Reflecting its critical role in the absorption of nutrients, there are several important modifications to the mucosa (mew- KOH -sah), the “mucous” (mucos) membrane lining the small intestine. The mucosa of the duodenum, jejunum, and ileum is thrown into thousands of villi ( VIL -ee). Review of Figure 19.4 shows that each single villus ( VIL -us) is literally named for its resemblance to a little bump or curved “tuft of hair” (vill). The surface of each villus, in turn, is covered with dozens of microvilli ( MY -kroh- vil -ee).
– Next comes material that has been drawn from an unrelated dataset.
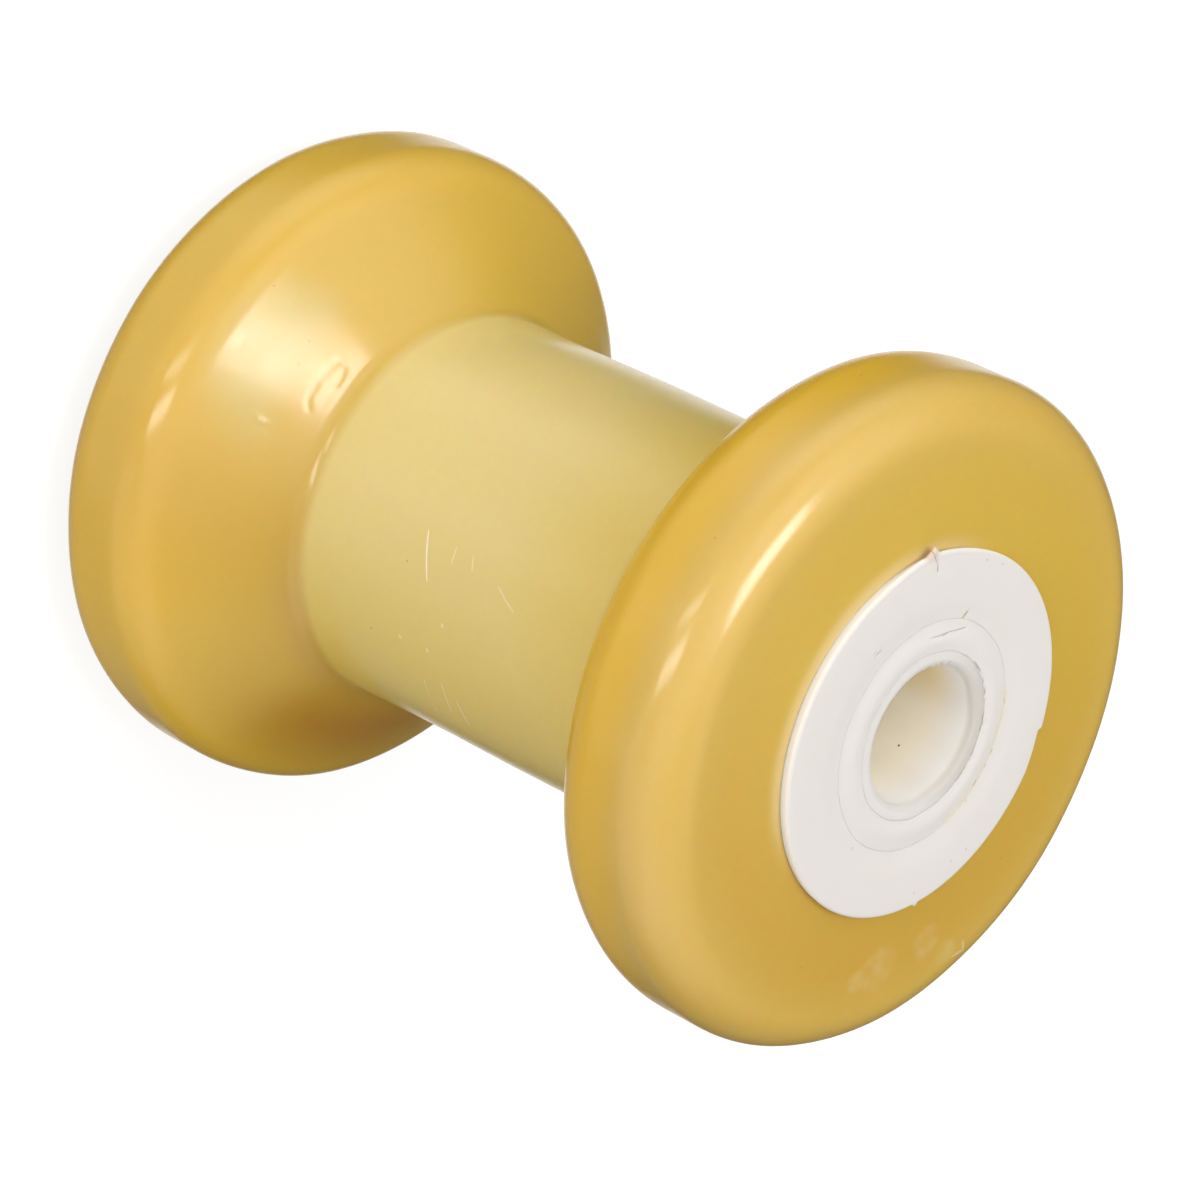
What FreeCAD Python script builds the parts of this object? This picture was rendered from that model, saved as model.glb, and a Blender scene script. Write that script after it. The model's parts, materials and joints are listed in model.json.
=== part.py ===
"""Boat trailer keel roller: an amber spool moulded on a white hub that is lined with two tubes.

The roller stands on one end. Z is the axis it rolls about, and the origin is its middle.
Lengths are in millimetres and angles in degrees.
"""
import FreeCAD, Part
import os
import Sketcher

# Name, value and what it measures.
SIZES = [
    ("tread_length", 101.6, "amber spool, over its end faces where they meet the hub"),
    ("flange_diameter", 79.9, "rim of each flange"),
    ("flange_width", 26.5, "from the end face to the foot of the inner flank"),
    ("flank_lean", 35.1, "lean of each inner flank, off square to the axis"),
    ("end_face_fall", 2.9, "fall of each end face from hub to rim, off square to the axis"),
    ("shoulder_radius", 6.0, "round between the rim and the end face"),
    ("crease_radius", 6.8, "round between the rim and the inner flank"),
    ("root_radius", 2.5, "fillet between the inner flank and the barrel"),
    ("barrel_skin", 2.3, "amber over the hub along the barrel"),
    ("hub_wall", 7.9, "white hub, from its tube to the amber"),
    ("hub_stand_out", 1.4, "how far each end of the hub stands out of the amber"),
    ("hub_chamfer", 0.3, "outer edge of the hub's ends"),
    ("tube_wall", 3.65, "tube pressed into the hub"),
    ("tube_chamfer", 0.2, "outer edge of the tube's ends"),
    ("sleeve_wall", 1.85, "bearing sleeve pressed into the tube"),
    ("sleeve_chamfer", 0.2, "outer edge of the sleeve's ends"),
    ("mouth_radius", 0.6, "round at each mouth of the bore"),
    ("bore_diameter", 16.4, "running bore for a 5/8 in (15.9 mm) shaft"),
]

# Diameters and lengths that follow from the sizes, as expressions.
BORE = "Sizes.bore_diameter"
SLEEVE = f"({BORE} + 2 * Sizes.sleeve_wall)"
TUBE = f"({SLEEVE} + 2 * Sizes.tube_wall)"
HUB = f"({TUBE} + 2 * Sizes.hub_wall)"
BARREL = f"({HUB} + 2 * Sizes.barrel_skin)"
FLANGE = "Sizes.flange_diameter"
TREAD_LENGTH = "Sizes.tread_length"
BARREL_LENGTH = f"({TREAD_LENGTH} - 2 * Sizes.flange_width)"
ROLLER_LENGTH = f"({TREAD_LENGTH} + 2 * Sizes.hub_stand_out)"

SAME = 1e-4
FULL_TURN = 360
ORIGIN_POINT = (-1, 1)
ACROSS_AXIS = -1


def make_sheet(doc):
    sheet = doc.addObject("Spreadsheet::Sheet", "Sizes")
    for row, (alias, value, meaning) in enumerate(SIZES, start=1):
        sheet.set(f"A{row}", meaning)
        sheet.set(f"B{row}", str(value))
        sheet.setAlias(f"B{row}", alias)
    doc.recompute()
    return sheet


def make_body(doc, label):
    body = doc.addObject("PartDesign::Body", label)
    body.Label = label
    body.Placement = FreeCAD.Placement()
    return body


def make_sketch(body, plane_role):
    plane = next(item for item in body.Origin.OriginFeatures if item.Role == plane_role)
    sketch = body.newObject("Sketcher::SketchObject", f"{body.Label}_section")
    sketch.AttachmentSupport = (plane, [""])
    sketch.MapMode = "FlatFace"
    return sketch


def dimension(sketch, name, kind, elements, expression):
    """A named dimension of the sketch that follows the expression."""
    index = sketch.addConstraint(Sketcher.Constraint(kind, *elements, sketch.evalExpression(expression)))
    sketch.renameConstraint(index, name)
    sketch.setExpression(f"Constraints.{name}", expression)


def round_corners(sketch, name, sides, alias):
    """Round the outline's corner after each of these sides; the dimensions keep the sharp corners."""
    arcs = []
    for side in sides:
        ends = [sketch.Geometry[number] for number in (side, side + 1)]
        middles = [(line.StartPoint + line.EndPoint) / 2 for line in ends]
        arcs.append(sketch.GeometryCount)
        sketch.fillet(side, side + 1, *middles, sketch.evalExpression(f"Sizes.{alias}"), True, True)
    dimension(sketch, name, "Radius", (arcs[0],), f"Sizes.{alias}")
    sketch.addConstraint(Sketcher.Constraint("Equal", *arcs))


def make_tread(doc):
    """The amber spool: one half section, its six corners rounded, turned about the axis."""
    body = make_body(doc, "tread")
    sketch = make_sketch(body, "XZ_Plane")
    value = sketch.evalExpression
    seat = value(HUB) / 2
    waist = value(BARREL) / 2
    rim = value(FLANGE) / 2
    end = value(TREAD_LENGTH) / 2
    foot = value(BARREL_LENGTH) / 2
    crease = (foot + end) / 2

    # The outline runs up the outside from the lower end face and comes back down the hub's seat.
    lower = [(seat, -end), (rim, -end), (rim, -crease), (waist, -foot)]
    upper = [(across, -up) for across, up in reversed(lower)]
    corners = [FreeCAD.Vector(across, up, 0) for across, up in lower + upper]
    count = len(corners)
    for side in range(count):
        sketch.addGeometry(Part.LineSegment(corners[side], corners[(side + 1) % count]), False)
    for side in range(count):
        sketch.addConstraint(Sketcher.Constraint("Coincident", side, 2, (side + 1) % count, 1))
    for side in range(len(lower)):
        mirrored = (count - 1 - side, 1)
        sketch.addConstraint(Sketcher.Constraint("Symmetric", side, 1, *mirrored, ACROSS_AXIS))
    end_face, rim_low, flank_low, barrel, flank_high, rim_high, _, hub_seat = range(count)
    sketch.addConstraint(Sketcher.Constraint("Vertical", rim_low))
    dimension(sketch, "seat", "DistanceX", (*ORIGIN_POINT, end_face, 1), f"{HUB} / 2")
    dimension(sketch, "waist", "DistanceX", (*ORIGIN_POINT, barrel, 1), f"{BARREL} / 2")
    dimension(sketch, "rim", "DistanceX", (*ORIGIN_POINT, rim_low, 1), f"{FLANGE} / 2")
    dimension(sketch, "tread_length", "DistanceY", (hub_seat, 2, hub_seat, 1), TREAD_LENGTH)
    dimension(sketch, "barrel_length", "DistanceY", (barrel, 1, barrel, 2), BARREL_LENGTH)
    dimension(sketch, "fall", "Angle", (end_face,), "Sizes.end_face_fall * 1 deg")
    dimension(sketch, "lean", "Angle", (flank_high,), "Sizes.flank_lean * 1 deg")
    doc.recompute()
    round_corners(sketch, "shoulder", (end_face, rim_high), "shoulder_radius")
    round_corners(sketch, "crease", (rim_low, flank_high), "crease_radius")
    round_corners(sketch, "root", (flank_low, barrel), "root_radius")
    doc.recompute()

    spool = body.newObject("PartDesign::Revolution", "spool")
    spool.Profile = sketch
    spool.ReferenceAxis = (sketch, ["V_Axis"])
    spool.Angle = FULL_TURN
    doc.recompute()
    return body


def end_circles(body, diameter):
    """The names of the circles of this diameter at the two ends of one of the linings."""
    radius = body.Tip.evalExpression(diameter) / 2
    end = body.Tip.evalExpression(ROLLER_LENGTH) / 2
    names = []
    for number, edge in enumerate(body.Tip.Shape.Edges, start=1):
        if not isinstance(edge.Curve, Part.Circle):
            continue
        same_radius = abs(edge.Curve.Radius - radius) < SAME
        same_height = abs(abs(edge.Curve.Center.z) - end) < SAME
        if same_radius and same_height:
            names.append(f"Edge{number}")
    return names


def ease_ends(body, kind, name, diameter, alias):
    """Break the edges of this diameter at both ends, with a Chamfer's size or a Fillet's radius."""
    base = body.Tip
    edges = end_circles(body, diameter)
    feature = body.newObject(f"PartDesign::{kind}", name)
    feature.Base = (base, edges)
    feature.setExpression({"Chamfer": "Size", "Fillet": "Radius"}[kind], f"Sizes.{alias}")
    body.Document.recompute()


def make_lining(doc, label, outer, inner):
    """One of the three tubes inside the tread, all as long as the roller, with sharp ends."""
    body = make_body(doc, label)
    sketch = make_sketch(body, "XY_Plane")
    for name, diameter in (("outer", outer), ("inner", inner)):
        radius = sketch.evalExpression(diameter) / 2
        circle = sketch.addGeometry(Part.Circle(FreeCAD.Vector(), FreeCAD.Vector(0, 0, 1), radius), False)
        sketch.addConstraint(Sketcher.Constraint("Coincident", circle, 3, *ORIGIN_POINT))
        dimension(sketch, name, "Diameter", (circle,), diameter)
    wall = body.newObject("PartDesign::Pad", f"{label}_wall")
    wall.Profile = sketch
    wall.SideType = "Symmetric"
    wall.setExpression("Length", ROLLER_LENGTH)
    doc.recompute()
    return body


def make_hub(doc):
    """The white hub that the amber is moulded on."""
    body = make_lining(doc, "hub", HUB, TUBE)
    ease_ends(body, "Chamfer", "hub_edges", HUB, "hub_chamfer")
    return body


def make_tube(doc):
    """The tube between the hub and the bearing sleeve."""
    body = make_lining(doc, "hub_tube", TUBE, SLEEVE)
    ease_ends(body, "Chamfer", "tube_edges", TUBE, "tube_chamfer")
    return body


def make_sleeve(doc):
    """The sleeve that turns on the shaft, its mouths rounded to let the shaft in."""
    body = make_lining(doc, "bearing_sleeve", SLEEVE, BORE)
    ease_ends(body, "Chamfer", "sleeve_edges", SLEEVE, "sleeve_chamfer")
    ease_ends(body, "Fillet", "mouths", BORE, "mouth_radius")
    return body


def check(doc, bodies):
    """Stop if anything in the document failed, or a piece isn't one sound solid."""
    for item in doc.Objects:
        if {"Invalid", "Error"} & set(item.State):
            raise RuntimeError(f"{item.Label} failed: {item.State}")
    for body in bodies:
        if body.Shape.isNull() or not body.Shape.isValid() or len(body.Shape.Solids) != 1:
            raise RuntimeError(f"{body.Label} is not one valid solid")


def main():
    doc = FreeCAD.newDocument("keel_roller")
    make_sheet(doc)
    bodies = [make_tread(doc), make_hub(doc), make_tube(doc), make_sleeve(doc)]
    doc.recompute()
    check(doc, bodies)
    os.makedirs("parts", exist_ok=True)
    for body in bodies:
        body.Shape.exportStep(f"parts/{body.Label}.step")
        print(body.Label, round(body.Shape.Volume / 1000, 2), "cm3")


main()
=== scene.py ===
"""Looks of a boat trailer keel roller: an amber spool moulded on a white hub that is lined with two tubes.

The roller stands on one end. Z is the axis it rolls about, and the origin is its middle.
Lengths are in metres, written as a number of millimetres times MM, and angles are in degrees.
"""

import json
import math

import bpy
import numpy as np
from mathutils import Matrix, Quaternion, Vector


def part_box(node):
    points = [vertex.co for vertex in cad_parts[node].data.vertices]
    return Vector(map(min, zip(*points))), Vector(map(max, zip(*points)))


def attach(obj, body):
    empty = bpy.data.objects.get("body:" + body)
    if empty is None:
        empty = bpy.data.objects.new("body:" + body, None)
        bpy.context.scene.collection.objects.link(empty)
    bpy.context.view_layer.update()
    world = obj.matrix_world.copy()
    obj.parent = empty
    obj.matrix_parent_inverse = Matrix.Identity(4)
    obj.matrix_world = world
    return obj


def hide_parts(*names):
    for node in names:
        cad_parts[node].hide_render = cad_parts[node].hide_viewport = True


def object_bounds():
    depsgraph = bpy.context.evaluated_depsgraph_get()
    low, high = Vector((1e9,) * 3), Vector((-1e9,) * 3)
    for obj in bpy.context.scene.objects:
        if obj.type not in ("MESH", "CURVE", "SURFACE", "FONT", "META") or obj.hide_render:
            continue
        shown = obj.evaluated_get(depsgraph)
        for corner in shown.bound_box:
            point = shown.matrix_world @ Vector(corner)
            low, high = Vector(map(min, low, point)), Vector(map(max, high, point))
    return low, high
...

The microvilli are little bumps upon each villus, like “tiny tufts of hair.” The numerous villi and microvilli, by throwing the mucosa up into hundreds of tiny bumps, vastly increases the amount of surface area available for absorption. As a result, the absorption of nutrients into the bloodstream from the small intestine is extremely efficient.
Revisiting the liver once more, we can say that it has numerous other critical body functions, in addition to the production of bile. First among these is detoxification (dee- TAHKS -ih-fih- KAY -shun) – “the process of taking poison out of” the bloodstream. The liver cells help detoxify (dee- TAHKS -ih-feye) drinking alcohol, for instance, so that it is broken down into sugar and water without toxifying (“poisoning”) the brain! [ Study suggestion: When we say that a person is drunk, what does that imply, with regards to the associated function of the liver?]
Summarizing all of the above, we can say that the duodenum, as the first segment of the small intestine, receives chyme from the stomach, bile from the liver and cholecyst, and pancreatic juice from the pancreas. As a result, the chemical digestion of all three basic types of foodstuffs – carbohydrates, lipids, and proteins – is essentially completed within the small intestine. Lying downstream from the liver and pancreas entry point – the duodenal papilla – are the jejunum (jeh- JOO -num) and the ileum ( IL -ee-um).
The jejunum and ileum basically complete the processes of chemical digestion and absorption of nutrients that began in the duodenum.